### [Your goal]
Each line that holds the word "with" counts once; report the total and nothing else.

# Collected data start

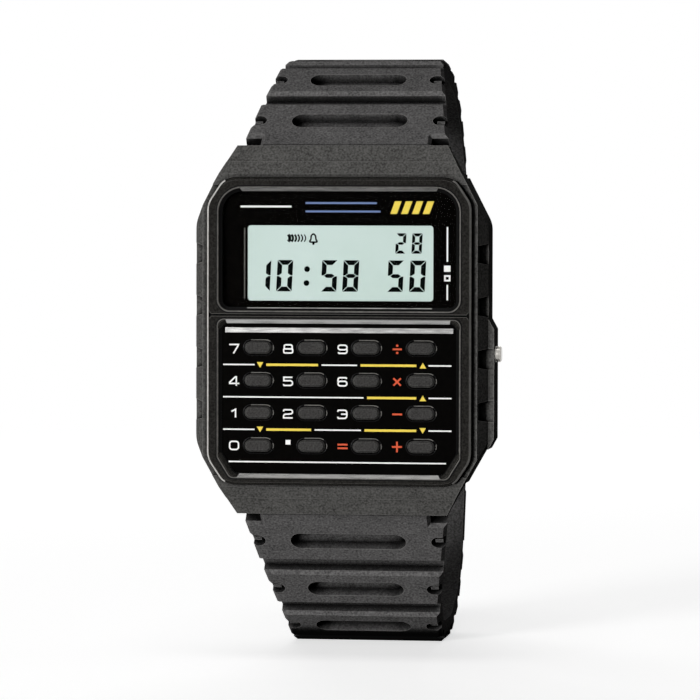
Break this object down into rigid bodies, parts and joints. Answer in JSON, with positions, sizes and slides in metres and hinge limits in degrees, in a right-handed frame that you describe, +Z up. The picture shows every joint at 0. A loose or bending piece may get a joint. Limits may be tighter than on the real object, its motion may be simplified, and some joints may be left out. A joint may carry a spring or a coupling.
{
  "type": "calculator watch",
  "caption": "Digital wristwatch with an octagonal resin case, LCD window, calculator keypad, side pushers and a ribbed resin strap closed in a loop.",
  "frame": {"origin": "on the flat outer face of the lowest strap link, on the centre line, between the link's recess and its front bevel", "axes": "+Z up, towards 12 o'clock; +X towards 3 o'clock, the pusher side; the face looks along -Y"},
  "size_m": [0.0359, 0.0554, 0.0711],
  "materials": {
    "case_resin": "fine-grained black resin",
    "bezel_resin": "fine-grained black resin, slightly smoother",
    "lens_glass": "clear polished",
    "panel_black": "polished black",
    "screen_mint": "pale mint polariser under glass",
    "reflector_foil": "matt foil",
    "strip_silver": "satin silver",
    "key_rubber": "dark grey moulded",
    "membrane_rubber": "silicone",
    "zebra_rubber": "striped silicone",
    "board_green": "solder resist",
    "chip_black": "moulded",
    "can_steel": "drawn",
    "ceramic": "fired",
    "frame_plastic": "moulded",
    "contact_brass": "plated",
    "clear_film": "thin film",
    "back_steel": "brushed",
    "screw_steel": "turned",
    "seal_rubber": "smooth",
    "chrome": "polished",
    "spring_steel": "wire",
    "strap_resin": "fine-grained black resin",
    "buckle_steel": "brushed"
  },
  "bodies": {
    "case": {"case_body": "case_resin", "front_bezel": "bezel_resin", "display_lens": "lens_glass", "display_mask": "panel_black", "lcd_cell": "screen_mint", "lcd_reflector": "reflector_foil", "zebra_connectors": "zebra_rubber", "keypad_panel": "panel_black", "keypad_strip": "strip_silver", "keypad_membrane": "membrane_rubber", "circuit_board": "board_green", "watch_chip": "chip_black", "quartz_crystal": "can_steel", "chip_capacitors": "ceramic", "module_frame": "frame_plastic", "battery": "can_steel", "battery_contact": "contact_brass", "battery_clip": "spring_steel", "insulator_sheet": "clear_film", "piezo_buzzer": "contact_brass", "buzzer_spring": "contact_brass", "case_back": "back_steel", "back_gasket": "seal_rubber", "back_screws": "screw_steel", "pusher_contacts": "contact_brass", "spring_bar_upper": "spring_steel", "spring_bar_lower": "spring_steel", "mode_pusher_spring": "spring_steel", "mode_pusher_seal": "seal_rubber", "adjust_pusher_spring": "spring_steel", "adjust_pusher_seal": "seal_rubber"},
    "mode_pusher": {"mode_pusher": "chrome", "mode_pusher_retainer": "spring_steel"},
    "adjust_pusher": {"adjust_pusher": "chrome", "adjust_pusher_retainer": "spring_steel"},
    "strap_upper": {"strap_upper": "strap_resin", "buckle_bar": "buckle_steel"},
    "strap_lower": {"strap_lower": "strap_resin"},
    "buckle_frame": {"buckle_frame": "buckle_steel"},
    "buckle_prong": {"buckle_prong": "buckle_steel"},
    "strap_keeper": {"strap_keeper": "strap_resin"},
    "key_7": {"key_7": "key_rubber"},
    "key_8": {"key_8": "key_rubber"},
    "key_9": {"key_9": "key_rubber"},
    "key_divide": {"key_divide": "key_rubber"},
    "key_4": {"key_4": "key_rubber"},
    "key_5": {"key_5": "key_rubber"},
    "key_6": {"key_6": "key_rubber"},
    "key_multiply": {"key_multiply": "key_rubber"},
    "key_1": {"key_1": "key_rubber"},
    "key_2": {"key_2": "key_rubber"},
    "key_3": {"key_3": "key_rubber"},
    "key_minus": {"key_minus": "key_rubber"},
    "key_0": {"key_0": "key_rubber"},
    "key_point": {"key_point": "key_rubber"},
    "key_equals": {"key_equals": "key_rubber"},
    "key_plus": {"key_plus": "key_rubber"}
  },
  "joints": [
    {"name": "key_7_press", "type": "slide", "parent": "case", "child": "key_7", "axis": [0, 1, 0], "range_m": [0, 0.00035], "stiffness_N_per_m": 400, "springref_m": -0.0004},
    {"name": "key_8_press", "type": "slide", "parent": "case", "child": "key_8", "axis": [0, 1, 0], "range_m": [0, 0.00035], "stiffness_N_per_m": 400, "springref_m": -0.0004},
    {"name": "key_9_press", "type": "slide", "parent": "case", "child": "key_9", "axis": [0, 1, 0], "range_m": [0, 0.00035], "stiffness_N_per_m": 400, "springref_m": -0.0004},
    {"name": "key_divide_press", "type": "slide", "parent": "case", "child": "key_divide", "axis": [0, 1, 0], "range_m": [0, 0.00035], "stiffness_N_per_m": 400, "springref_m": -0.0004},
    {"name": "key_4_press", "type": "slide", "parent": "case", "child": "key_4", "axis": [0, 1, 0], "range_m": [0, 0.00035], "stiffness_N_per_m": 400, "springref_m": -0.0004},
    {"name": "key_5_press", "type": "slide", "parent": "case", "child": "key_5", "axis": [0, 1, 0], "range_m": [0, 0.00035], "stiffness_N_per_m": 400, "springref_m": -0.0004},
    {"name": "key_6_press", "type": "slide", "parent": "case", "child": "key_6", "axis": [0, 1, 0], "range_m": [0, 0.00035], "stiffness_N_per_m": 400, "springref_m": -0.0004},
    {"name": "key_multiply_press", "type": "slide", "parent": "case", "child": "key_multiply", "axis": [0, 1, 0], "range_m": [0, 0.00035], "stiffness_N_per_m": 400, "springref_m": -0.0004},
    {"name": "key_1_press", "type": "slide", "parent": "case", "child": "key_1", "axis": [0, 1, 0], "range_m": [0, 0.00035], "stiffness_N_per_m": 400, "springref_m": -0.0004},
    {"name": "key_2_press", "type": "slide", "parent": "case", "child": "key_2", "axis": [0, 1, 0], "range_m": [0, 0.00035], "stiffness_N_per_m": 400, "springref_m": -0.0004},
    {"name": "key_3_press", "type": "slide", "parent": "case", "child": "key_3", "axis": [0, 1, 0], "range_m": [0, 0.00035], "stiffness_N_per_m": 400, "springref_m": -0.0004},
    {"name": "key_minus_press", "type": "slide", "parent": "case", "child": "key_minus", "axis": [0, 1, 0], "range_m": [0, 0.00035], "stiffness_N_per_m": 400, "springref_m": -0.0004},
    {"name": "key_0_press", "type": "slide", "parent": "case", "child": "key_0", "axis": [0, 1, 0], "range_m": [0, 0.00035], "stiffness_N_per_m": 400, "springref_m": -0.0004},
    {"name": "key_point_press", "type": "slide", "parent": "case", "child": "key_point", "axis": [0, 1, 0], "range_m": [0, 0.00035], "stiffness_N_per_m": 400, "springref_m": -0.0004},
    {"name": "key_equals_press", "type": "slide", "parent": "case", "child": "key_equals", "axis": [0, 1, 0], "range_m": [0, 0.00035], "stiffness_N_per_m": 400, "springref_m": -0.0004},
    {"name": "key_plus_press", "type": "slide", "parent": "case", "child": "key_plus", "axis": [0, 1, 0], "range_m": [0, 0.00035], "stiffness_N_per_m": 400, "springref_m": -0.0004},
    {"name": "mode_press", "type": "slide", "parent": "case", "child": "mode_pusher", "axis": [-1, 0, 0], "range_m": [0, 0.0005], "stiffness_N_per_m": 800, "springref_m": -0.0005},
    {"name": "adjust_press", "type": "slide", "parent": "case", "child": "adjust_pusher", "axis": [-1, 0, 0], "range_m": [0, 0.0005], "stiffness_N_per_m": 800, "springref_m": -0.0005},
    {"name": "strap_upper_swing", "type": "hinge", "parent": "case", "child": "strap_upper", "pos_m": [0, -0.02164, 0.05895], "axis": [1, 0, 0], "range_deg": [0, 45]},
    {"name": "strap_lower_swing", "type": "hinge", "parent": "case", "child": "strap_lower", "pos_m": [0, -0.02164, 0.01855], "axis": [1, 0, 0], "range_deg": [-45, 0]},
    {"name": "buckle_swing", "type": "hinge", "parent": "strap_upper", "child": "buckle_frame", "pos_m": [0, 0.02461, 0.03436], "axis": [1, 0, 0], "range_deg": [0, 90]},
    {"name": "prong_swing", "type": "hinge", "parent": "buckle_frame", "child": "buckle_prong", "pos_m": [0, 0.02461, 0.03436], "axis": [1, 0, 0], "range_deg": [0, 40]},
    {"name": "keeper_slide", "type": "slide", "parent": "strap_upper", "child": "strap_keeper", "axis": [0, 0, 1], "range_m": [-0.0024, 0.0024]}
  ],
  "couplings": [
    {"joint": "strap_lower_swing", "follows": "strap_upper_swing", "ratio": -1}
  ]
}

# Collected data end

### [Written solution]
2